**AIM OF THE EXERCISE:** Repeat only the lines running from the beginning of the material through the line that contains "swelling_pitch = 50; // [30:1:100]".

**DATA LINES:**
+===+
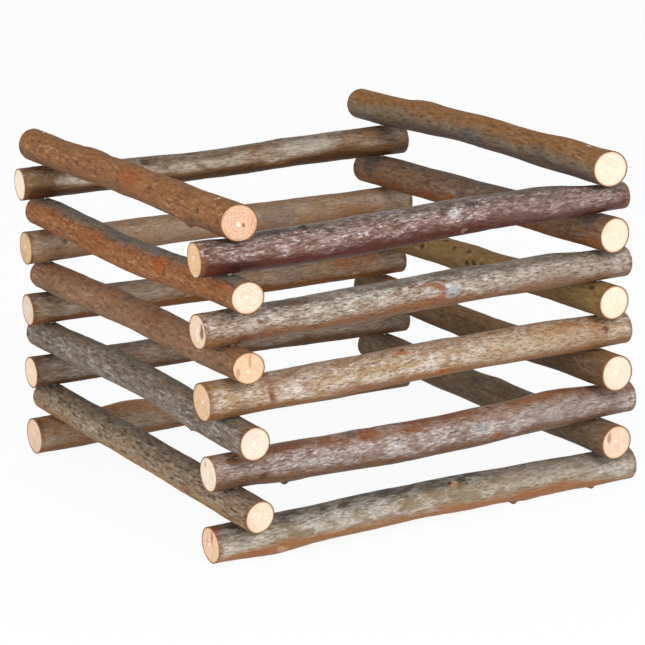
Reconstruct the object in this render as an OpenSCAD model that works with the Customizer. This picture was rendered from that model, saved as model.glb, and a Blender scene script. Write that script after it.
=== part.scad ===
// Hay feeder box: bark-covered branches laid crosswise in ten layers and
// strung on four wire rods, one through each corner.
// The origin is on the floor under the middle of the box. +X runs to the
// right along the front branches, +Y to the back and +Z up.

/* [Box] */
// Distance between the left and the right rods
rod_span_x = 200; // [160:1:260]
// Distance between the front and the back rods
rod_span_y = 200; // [160:1:260]

/* [Branches] */
// Usual diameter of a branch
branch_d = 16.5; // [14:0.5:21]
// Usual length of a branch past the rod at each end
overhang = 16; // [13:0.5:24]
// Gap between the bark of two branches where they cross
bark_gap = 0.2; // [0.1:0.05:0.5]
// Ovality of a branch, as the bulge above its mean radius
ovality = 0.2; // [0:0.05:0.4]
// Height of the slow swellings along a branch
swelling = 0.15; // [0:0.05:0.4]
// Distance from one slow swelling to the next
swelling_pitch = 50; // [30:1:100]

/* [Corner rods] */
// Diameter of the wire
rod_d = 2; // [1.6:0.1:3]
// Gap between a rod and the wall of its drilled hole
rod_clearance = 0.1; // [0.05:0.05:0.3]
// Depth of a rod's top end below the bark
rod_top_depth = 0.3; // [0:0.1:2]
// Height of a rod's bottom end above the floor
rod_foot_height = 3; // [1:0.5:6]

/* [Hidden] */

rod_fn = 32;
branch_sides = 12;
// Turn of the ovality and shift of the swellings from one layer to the next
oval_turn = 70;
swelling_shift = 130;
// Steps between the rings of a branch, along an overhang and between its rods
overhang_steps = 2;
span_steps = 22;
// How far a knot's bump reaches round the branch, in degrees
knot_reach = 55;

// How one branch grew and was cut. Every branch is looked at from its near
// end, which is the left end of a front or back branch and the front end of a
// left or right branch. Sizes are in mm, angles in degrees.
// ends: length past the rods more than the usual overhang, [near, far]
// thick: thickness more than the usual diameter, [near, middle, far]
// rise, drift: how far the middle is bent upwards and to the left
// sway: extra rise of the far half and fall of the near half
// cuts: slant of the saw cuts, [near, far]
// knots: bumps, each [place from the middle, direction, height, half-length],
//        with the directions 0 to the left, 90 up, 180 right and 270 down
function grown(bark, ends = [0, 0], thick = [0, 0, 0], rise = 0, sway = 0, drift = 0,
               cuts = [0, 0], knots = []) =
    [bark, ends, thick, [drift, rise, sway], cuts, knots];

// Where those stand in a grown branch, and where the values stand in them
BARK = 0;
ENDS = 1;
THICK = 2;
BEND = 3;
CUTS = 4;
KNOTS = 5;
NEAR = 0;
FAR = 1;
DRIFT = 0;
RISE = 1;
SWAY = 2;
PLACE = 0;
DIRECTION = 1;
HEIGHT = 2;
HALF_LENGTH = 3;

// The branches of each side, from the bottom up
FRONT = [
    grown("#8b8676", ends = [-2, 2], thick = [1.3, 1.2, 0.6], rise = 1.4,
          knots = [[-82, 270, 1.6, 14], [24, 200, 0.6, 8], [54, 270, 1.2, 7], [96, 270, 0.8, 8]]),
    grown("#8d8078", ends = [-2, 2], thick = [0.5, 2.3, 0], rise = -2, sway = 0.6,
          knots = [[-76, 270, 1.2, 7], [-38, 100, 0.8, 9], [-18, 120, 0.6, 9], [72, 90, 1.6, 16]]),
    grown("#99866c", ends = [0, -1], thick = [1, 0.5, -0.5], rise = 1, sway = 0.7,
          knots = [[6, 130, 0.8, 8], [-64, 200, 0.5, 8], [70, 90, 1.3, 18]]),
    grown("#8f857c", ends = [1, -1.5], thick = [0.5, 0.5, -1], rise = 1, sway = 0.7,
          knots = [[20, 130, 0.8, 9], [72, 90, 1.5, 14]]),
    grown("#6b5552", ends = [1.5, -2], thick = [0.5, 1, -3], rise = 1, sway = 1.8, cuts = [4, 0],
          knots = [[68, 90, 1.6, 18], [-36, 90, 0.5, 8], [-100, 90, -1.2, 7]])
];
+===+
**THE COMPLETED TASK:**
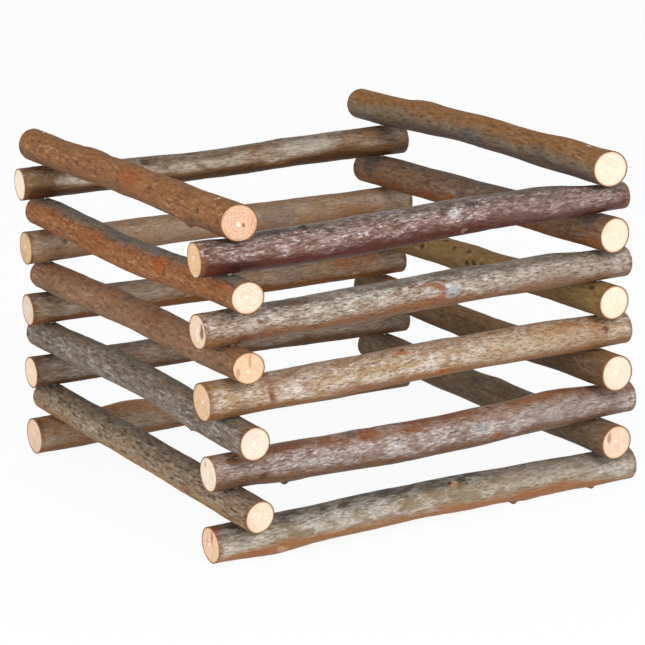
Reconstruct the object in this render as an OpenSCAD model that works with the Customizer. This picture was rendered from that model, saved as model.glb, and a Blender scene script. Write that script after it.
=== part.scad ===
// Hay feeder box: bark-covered branches laid crosswise in ten layers and
// strung on four wire rods, one through each corner.
// The origin is on the floor under the middle of the box. +X runs to the
// right along the front branches, +Y to the back and +Z up.

/* [Box] */
// Distance between the left and the right rods
rod_span_x = 200; // [160:1:260]
// Distance between the front and the back rods
rod_span_y = 200; // [160:1:260]

/* [Branches] */
// Usual diameter of a branch
branch_d = 16.5; // [14:0.5:21]
// Usual length of a branch past the rod at each end
overhang = 16; // [13:0.5:24]
// Gap between the bark of two branches where they cross
bark_gap = 0.2; // [0.1:0.05:0.5]
// Ovality of a branch, as the bulge above its mean radius
ovality = 0.2; // [0:0.05:0.4]
// Height of the slow swellings along a branch
swelling = 0.15; // [0:0.05:0.4]
// Distance from one slow swelling to the next
swelling_pitch = 50; // [30:1:100]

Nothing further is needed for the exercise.